# Directive
Which lines run from the first one up to and including the one with "face_bottom_z = 337.4; // [336:0.2:339]"? Print exactly those.

# Records for processing
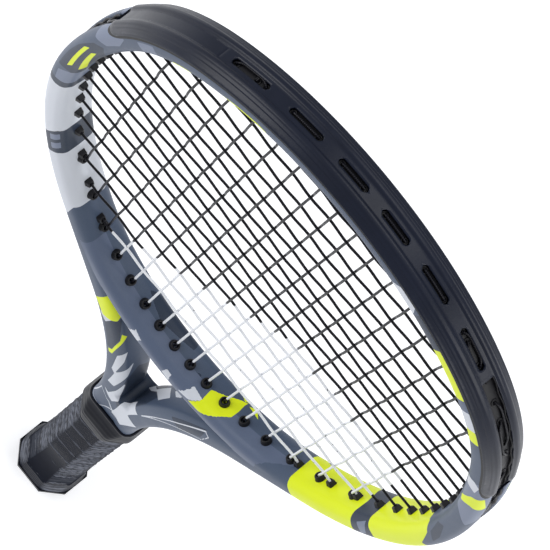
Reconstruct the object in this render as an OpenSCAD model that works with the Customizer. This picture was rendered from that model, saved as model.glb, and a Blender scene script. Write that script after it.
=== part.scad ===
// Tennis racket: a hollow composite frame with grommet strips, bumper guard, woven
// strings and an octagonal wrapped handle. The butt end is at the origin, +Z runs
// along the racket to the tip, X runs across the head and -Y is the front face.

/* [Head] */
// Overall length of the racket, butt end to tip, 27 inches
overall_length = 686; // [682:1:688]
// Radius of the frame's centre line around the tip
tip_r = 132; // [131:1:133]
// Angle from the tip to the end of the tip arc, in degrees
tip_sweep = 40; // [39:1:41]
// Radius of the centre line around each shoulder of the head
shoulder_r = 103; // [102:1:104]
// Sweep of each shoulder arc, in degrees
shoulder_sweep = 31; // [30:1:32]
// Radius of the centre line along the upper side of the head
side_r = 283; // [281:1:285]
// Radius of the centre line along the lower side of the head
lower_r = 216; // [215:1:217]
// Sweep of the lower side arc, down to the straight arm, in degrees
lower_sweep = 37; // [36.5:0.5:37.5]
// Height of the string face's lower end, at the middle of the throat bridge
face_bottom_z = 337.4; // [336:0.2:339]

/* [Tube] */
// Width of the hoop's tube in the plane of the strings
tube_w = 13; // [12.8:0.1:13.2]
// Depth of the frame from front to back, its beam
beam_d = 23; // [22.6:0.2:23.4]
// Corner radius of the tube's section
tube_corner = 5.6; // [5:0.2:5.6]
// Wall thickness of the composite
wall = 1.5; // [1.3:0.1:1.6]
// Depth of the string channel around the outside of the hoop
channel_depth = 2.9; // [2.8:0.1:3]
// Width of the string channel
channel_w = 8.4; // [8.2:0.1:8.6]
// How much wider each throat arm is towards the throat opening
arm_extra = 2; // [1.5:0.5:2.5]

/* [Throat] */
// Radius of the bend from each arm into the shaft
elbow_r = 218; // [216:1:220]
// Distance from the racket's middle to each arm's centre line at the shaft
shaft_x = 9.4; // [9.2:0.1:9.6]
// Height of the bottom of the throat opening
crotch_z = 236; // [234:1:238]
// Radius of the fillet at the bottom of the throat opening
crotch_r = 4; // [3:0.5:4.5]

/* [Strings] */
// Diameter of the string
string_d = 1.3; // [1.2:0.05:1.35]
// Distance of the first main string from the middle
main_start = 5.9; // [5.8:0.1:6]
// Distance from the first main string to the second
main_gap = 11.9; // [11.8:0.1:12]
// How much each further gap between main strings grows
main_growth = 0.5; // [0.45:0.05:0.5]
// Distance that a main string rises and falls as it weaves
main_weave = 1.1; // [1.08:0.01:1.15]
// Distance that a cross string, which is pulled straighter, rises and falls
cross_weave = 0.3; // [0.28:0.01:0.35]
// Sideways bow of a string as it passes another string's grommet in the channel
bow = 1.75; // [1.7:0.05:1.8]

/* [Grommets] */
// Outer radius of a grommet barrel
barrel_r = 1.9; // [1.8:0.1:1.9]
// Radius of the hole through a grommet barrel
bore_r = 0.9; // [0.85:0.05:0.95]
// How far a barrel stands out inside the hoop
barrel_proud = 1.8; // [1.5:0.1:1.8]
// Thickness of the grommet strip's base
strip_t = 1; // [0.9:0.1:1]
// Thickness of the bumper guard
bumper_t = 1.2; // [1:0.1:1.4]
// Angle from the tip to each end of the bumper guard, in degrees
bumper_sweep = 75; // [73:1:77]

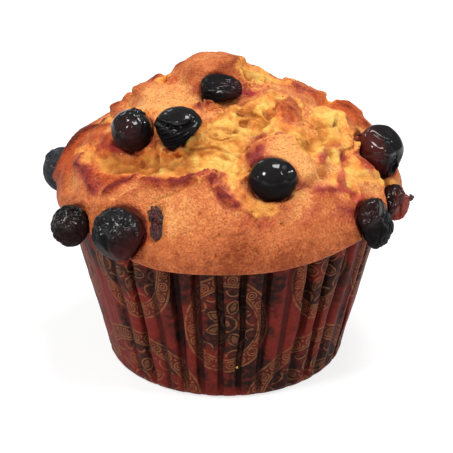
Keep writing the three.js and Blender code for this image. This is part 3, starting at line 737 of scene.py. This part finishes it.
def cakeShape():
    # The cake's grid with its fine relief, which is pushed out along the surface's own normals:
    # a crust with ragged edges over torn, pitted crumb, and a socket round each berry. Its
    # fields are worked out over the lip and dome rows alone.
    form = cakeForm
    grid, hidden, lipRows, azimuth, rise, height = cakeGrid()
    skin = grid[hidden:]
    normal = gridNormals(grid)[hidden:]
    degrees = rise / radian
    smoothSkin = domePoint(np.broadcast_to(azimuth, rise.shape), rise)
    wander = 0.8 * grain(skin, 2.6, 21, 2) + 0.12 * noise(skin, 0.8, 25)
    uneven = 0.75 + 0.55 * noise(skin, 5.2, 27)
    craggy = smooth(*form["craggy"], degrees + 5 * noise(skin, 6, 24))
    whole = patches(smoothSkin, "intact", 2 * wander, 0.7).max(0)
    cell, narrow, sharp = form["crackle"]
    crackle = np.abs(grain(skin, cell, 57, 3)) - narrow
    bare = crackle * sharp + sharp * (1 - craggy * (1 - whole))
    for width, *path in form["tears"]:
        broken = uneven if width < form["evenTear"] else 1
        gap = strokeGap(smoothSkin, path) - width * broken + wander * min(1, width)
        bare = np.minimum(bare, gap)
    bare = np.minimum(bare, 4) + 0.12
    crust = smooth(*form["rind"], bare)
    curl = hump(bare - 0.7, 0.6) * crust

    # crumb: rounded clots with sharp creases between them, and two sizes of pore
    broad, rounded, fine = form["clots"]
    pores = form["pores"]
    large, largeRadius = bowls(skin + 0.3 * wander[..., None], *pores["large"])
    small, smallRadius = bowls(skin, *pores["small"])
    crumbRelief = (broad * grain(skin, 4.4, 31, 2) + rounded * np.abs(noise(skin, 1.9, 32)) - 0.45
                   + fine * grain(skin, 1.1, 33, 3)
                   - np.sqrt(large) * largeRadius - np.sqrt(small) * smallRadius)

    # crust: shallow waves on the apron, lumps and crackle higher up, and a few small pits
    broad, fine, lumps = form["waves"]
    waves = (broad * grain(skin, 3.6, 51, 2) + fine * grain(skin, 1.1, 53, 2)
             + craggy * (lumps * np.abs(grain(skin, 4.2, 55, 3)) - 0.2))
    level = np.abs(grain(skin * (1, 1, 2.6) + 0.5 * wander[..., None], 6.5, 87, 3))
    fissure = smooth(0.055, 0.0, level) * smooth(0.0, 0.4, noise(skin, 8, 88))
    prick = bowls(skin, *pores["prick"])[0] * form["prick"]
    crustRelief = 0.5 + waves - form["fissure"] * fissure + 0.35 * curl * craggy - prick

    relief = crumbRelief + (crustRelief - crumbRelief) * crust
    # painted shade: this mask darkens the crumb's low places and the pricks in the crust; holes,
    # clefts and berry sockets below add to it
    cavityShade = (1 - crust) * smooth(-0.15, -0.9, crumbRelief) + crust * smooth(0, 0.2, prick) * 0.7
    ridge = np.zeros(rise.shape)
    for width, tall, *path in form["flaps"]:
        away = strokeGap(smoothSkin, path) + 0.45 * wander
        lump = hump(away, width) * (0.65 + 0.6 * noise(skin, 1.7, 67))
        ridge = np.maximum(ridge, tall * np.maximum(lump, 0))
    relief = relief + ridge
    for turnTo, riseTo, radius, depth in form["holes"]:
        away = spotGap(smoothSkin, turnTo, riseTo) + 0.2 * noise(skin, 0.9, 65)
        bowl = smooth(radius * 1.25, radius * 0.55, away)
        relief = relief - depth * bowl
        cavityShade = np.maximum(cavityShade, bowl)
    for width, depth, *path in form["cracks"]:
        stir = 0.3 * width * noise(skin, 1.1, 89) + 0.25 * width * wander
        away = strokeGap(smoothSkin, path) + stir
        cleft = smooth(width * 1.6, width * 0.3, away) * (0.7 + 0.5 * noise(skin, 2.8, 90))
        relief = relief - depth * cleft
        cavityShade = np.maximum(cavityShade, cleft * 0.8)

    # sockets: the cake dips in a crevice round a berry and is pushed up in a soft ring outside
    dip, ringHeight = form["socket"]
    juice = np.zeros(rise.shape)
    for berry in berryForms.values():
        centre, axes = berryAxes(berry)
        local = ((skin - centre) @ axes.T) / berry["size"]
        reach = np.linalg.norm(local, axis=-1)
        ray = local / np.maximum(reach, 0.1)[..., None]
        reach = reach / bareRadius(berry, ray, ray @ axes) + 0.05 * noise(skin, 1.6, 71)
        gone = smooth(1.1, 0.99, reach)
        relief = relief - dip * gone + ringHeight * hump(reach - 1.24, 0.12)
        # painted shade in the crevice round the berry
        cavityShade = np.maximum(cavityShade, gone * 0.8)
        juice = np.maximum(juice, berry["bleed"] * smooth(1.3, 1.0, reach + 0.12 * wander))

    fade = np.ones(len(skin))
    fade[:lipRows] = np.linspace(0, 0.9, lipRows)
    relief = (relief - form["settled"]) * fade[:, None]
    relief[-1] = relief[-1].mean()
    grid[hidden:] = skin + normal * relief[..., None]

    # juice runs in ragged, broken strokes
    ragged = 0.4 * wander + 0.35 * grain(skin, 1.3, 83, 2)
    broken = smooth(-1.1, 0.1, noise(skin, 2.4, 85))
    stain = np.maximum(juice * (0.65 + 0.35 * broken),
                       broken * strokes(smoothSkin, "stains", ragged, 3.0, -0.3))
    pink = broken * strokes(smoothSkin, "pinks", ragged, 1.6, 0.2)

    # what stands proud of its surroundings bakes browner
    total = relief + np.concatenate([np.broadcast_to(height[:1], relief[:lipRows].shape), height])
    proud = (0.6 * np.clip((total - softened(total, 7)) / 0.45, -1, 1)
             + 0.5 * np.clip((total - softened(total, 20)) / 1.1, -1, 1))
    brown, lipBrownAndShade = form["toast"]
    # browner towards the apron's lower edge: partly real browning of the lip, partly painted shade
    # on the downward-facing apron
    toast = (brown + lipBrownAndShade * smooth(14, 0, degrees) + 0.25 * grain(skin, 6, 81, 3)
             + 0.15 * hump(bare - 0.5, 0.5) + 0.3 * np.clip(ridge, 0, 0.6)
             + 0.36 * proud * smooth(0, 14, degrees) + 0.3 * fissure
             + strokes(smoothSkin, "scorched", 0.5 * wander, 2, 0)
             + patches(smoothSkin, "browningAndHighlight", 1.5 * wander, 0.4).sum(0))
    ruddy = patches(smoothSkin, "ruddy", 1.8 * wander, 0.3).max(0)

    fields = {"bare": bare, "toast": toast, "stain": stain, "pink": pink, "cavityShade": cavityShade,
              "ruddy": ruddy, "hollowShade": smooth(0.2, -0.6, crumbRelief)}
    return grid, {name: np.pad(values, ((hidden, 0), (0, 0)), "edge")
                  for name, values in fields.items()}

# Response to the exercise
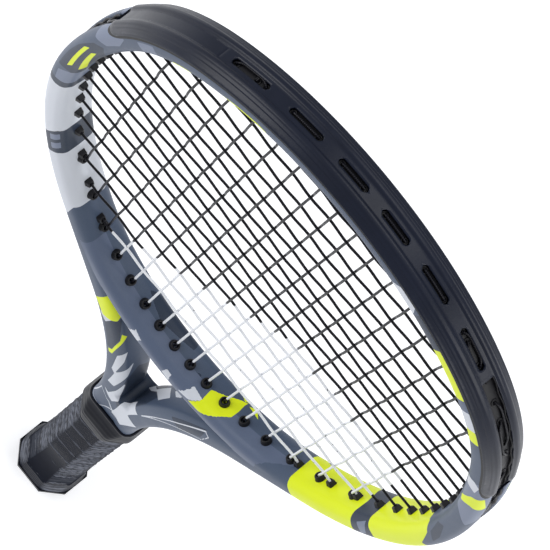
Reconstruct the object in this render as an OpenSCAD model that works with the Customizer. This picture was rendered from that model, saved as model.glb, and a Blender scene script. Write that script after it.
=== part.scad ===
// Tennis racket: a hollow composite frame with grommet strips, bumper guard, woven
// strings and an octagonal wrapped handle. The butt end is at the origin, +Z runs
// along the racket to the tip, X runs across the head and -Y is the front face.

/* [Head] */
// Overall length of the racket, butt end to tip, 27 inches
overall_length = 686; // [682:1:688]
// Radius of the frame's centre line around the tip
tip_r = 132; // [131:1:133]
// Angle from the tip to the end of the tip arc, in degrees
tip_sweep = 40; // [39:1:41]
// Radius of the centre line around each shoulder of the head
shoulder_r = 103; // [102:1:104]
// Sweep of each shoulder arc, in degrees
shoulder_sweep = 31; // [30:1:32]
// Radius of the centre line along the upper side of the head
side_r = 283; // [281:1:285]
// Radius of the centre line along the lower side of the head
lower_r = 216; // [215:1:217]
// Sweep of the lower side arc, down to the straight arm, in degrees
lower_sweep = 37; // [36.5:0.5:37.5]
// Height of the string face's lower end, at the middle of the throat bridge
face_bottom_z = 337.4; // [336:0.2:339]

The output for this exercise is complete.